Most histories of Ottoman Algeria focus on masculine forms of political power. This study, however, considers the networks that Ottoman officials and local elites co-constructed through marriage and political appointments - networks that were essential to the preservation of imperial authority. Ironically, the Sultan had banned the very unions that maintained Ottoman sovereignty in Algeria, but due its increasingly marginalized position within the empire, officials in the regency were able to stretch beyond the confines of official policy. Through their acceptance or denial of imperial officials’ marriage proposals, Algerian women, then, served as arbiters of Ottoman administrators’ right to rule and either conferred power or marked the suitor as unworthy of high office. Therefore, women played a significant role in shaping Ottoman-Algerian social politics and maintaining Ottoman sovereignty.

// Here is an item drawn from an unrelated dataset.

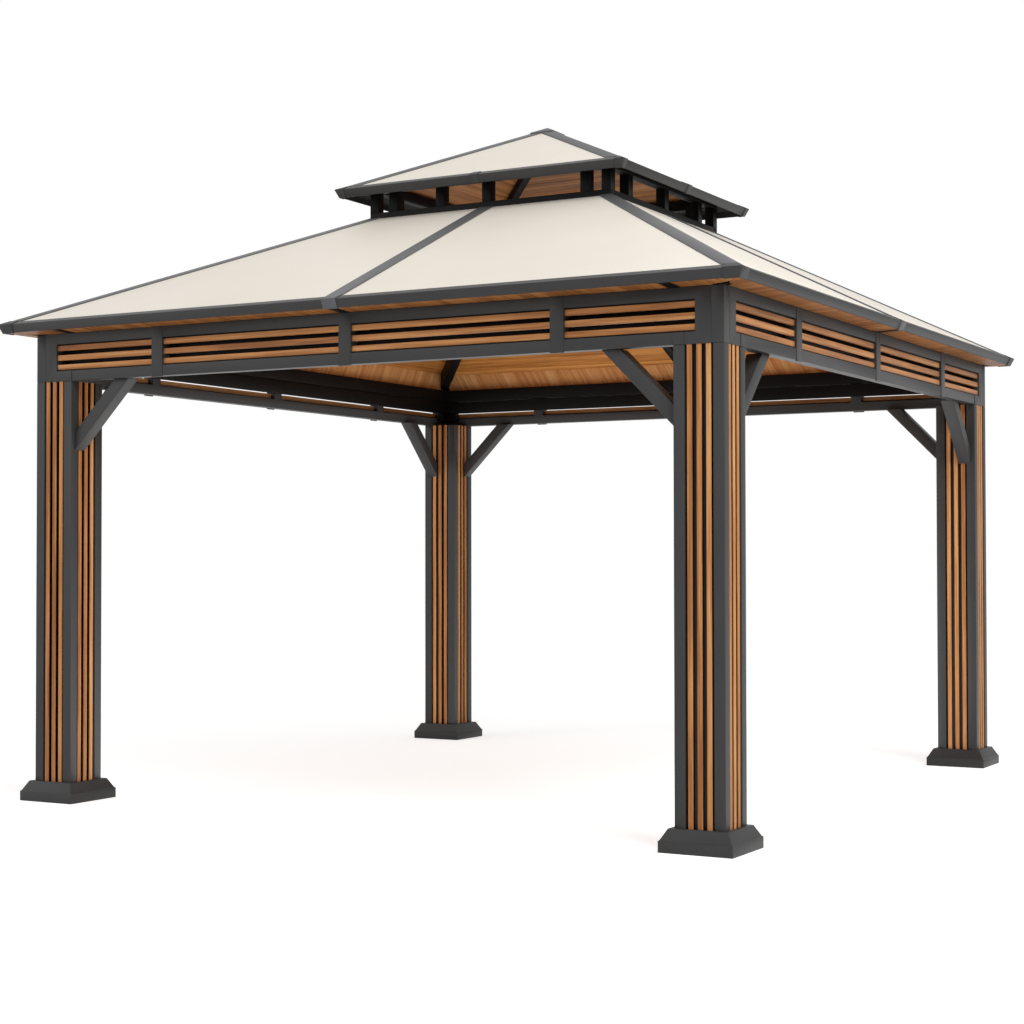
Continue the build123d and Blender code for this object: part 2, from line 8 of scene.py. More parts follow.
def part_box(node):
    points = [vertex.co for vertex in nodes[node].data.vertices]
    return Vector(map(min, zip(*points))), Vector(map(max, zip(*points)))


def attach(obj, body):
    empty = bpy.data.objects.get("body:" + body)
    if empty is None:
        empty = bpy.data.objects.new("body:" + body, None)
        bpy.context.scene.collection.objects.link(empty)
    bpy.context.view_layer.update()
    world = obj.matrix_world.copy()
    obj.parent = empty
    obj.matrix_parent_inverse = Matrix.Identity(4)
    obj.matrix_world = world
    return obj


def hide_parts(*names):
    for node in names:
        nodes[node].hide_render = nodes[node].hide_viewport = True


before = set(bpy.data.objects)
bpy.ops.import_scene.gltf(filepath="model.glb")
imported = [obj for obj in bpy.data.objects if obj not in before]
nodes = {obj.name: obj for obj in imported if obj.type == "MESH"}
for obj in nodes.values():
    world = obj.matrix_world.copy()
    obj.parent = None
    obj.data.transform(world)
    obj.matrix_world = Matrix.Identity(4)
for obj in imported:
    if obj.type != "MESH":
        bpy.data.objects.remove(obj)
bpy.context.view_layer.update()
print("stage: frame loaded,", len(nodes), "nodes")

scene = bpy.context.scene
scene.view_settings.view_transform = "Standard"
shuffle = np.random.default_rng(7)

# camera
cameraPlan = {
    "place": (4.735, -8.881, 1.1824),
    "turn": 29.147,          # degrees round Z from looking along +Y
    "tilt": 1.279,           # degrees up
    "roll": -0.067,
    "focalPixels": 1913.0,   # focal length in pixels of the picture
    "pixels": 1024,          # the picture's width
    "sensor": 36.0,
    "farthest": 200.0,
}


def placeCamera(plan):
    # the view axis from the turn and tilt, and the picture's right and up square to it
    turn, tilt, roll = (math.radians(plan[k]) for k in ("turn", "tilt", "roll"))
    ahead = Vector((-math.sin(turn) * math.cos(tilt), math.cos(turn) * math.cos(tilt), math.sin(tilt)))
    right = ahead.cross(Vector((0, 0, 1))).normalized()
    up = right.cross(ahead)
    rightRolled = right * math.cos(roll) + up * math.sin(roll)
    upRolled = up * math.cos(roll) - right * math.sin(roll)
    lens = bpy.data.cameras.new("view")
    lens.sensor_width = plan["sensor"]
    lens.lens = plan["focalPixels"] / plan["pixels"] * plan["sensor"]
    lens.clip_end = plan["farthest"]
    eye = bpy.data.objects.new("view", lens)
    axes = Matrix((rightRolled, upRolled, -ahead)).transposed().to_4x4()
    eye.matrix_world = Matrix.Translation(plan["place"]) @ axes
    scene.collection.objects.link(eye)
    scene.camera = eye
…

To understand how women, marriage, and kinship connections legitimated Ottoman rule, I employed both text-mining and close-reading techniques to construct a social network graph that incorporates both named actors and unnamed, most of whom were women. The few extant fragments of knowledge from Ottoman Algeria emerge from French and Arabic chronicles of the governors, travel narratives, and consular records.Through text mining to extract named and unnamed entities and social network visualization to illustrate their relationships, unnamed women’s spectral presence may be recovered and represented despite their absence in the archival record. These kinship connections and the sub-communities to which they give rise can be meaningfully investigated quantitatively using social network analysis measures, such as betweenness centrality scores. By examining these quantitative measures, we learn more about both named and unnamed women’s positions within the structure of Ottoman-Algerian society. Through an analysis of the individual lives, relationships and underlying structure that make up the Ottoman-Algerian network in Constantine between 1567 and 1837, I argue that Algerian women were essential intercultural mediators and conduits to power.